Abstract

A LECTURE on the remarkable engineering achievement, known as the Boulder Dam, across the Colorado River about thirty miles south-east of Las Vegas, Nevada, where the river forms the boundary between the States of Nevada and Arizona, was delivered to the Institution of Civil Engineers on April 15 by Mr. John Lucian Savage, chief designing engineer, Bureau of Reclamation, United States Department of the Interior. The Dam has already been referred to in NATURE (Feb. 9, 1935) and the leading particulars will be given in one of a series of articles on “Water Power Developments in the United States”, already prepared and awaiting publication. Mr. Savage's lecture was a very detailed account of the engineering features of the undertaking and of the constructional methods employed. It is interesting to note that the four diversion tunnels for the river (which were a necessary provision at the outset of operations) each 56 ft. diameter bore and 4,000 ft. long, were driven through unusually sound monolithic rock, with the result that 1,500,000 cubic yards of excavation in the three miles of tunnel were removed without the use of timbering or roof supports of any sort. “The ideal character of the andesite breccia rock for tunnelling purposes, as evidenced by this record, is one of the marvels of Boulder Dam.” The reservoir behind the dam, called “Mead Lake” in honour of the late Dr.
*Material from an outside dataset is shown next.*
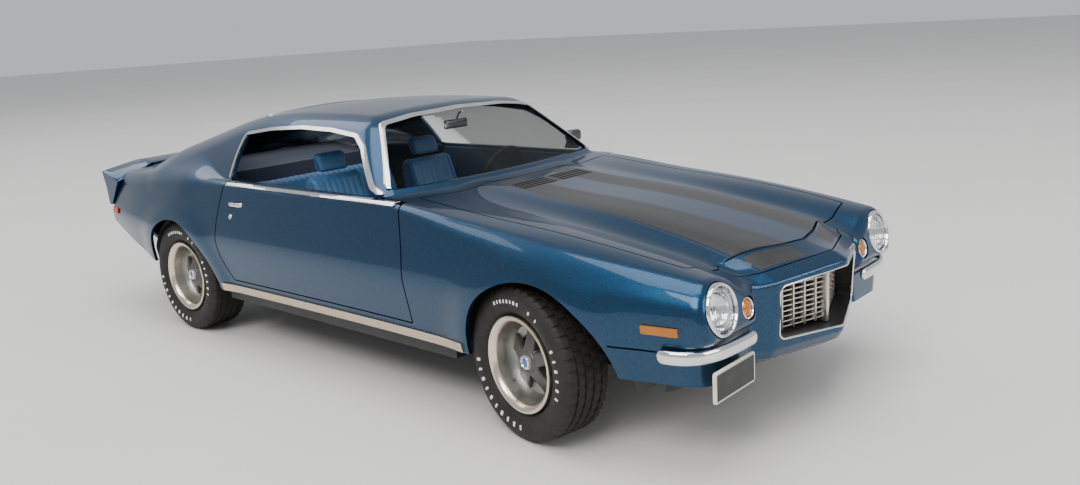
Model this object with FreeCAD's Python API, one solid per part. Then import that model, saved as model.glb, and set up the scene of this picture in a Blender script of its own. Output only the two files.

Elwood Mead, has a capacity of 30,500,000 acre-feet, of which 9,500,000 acre-feet has been reserved for flood control. This volume of flood storage, combined with the 520,000 cusecs (cubic feet per second) of flood discharge capacity, provides for an estimated inflow into the reservoir of nearly a million en sees without overtopping the dam. This extraordinary provision for inflow is made in view of the remote contingency of the failure of an upstream dam.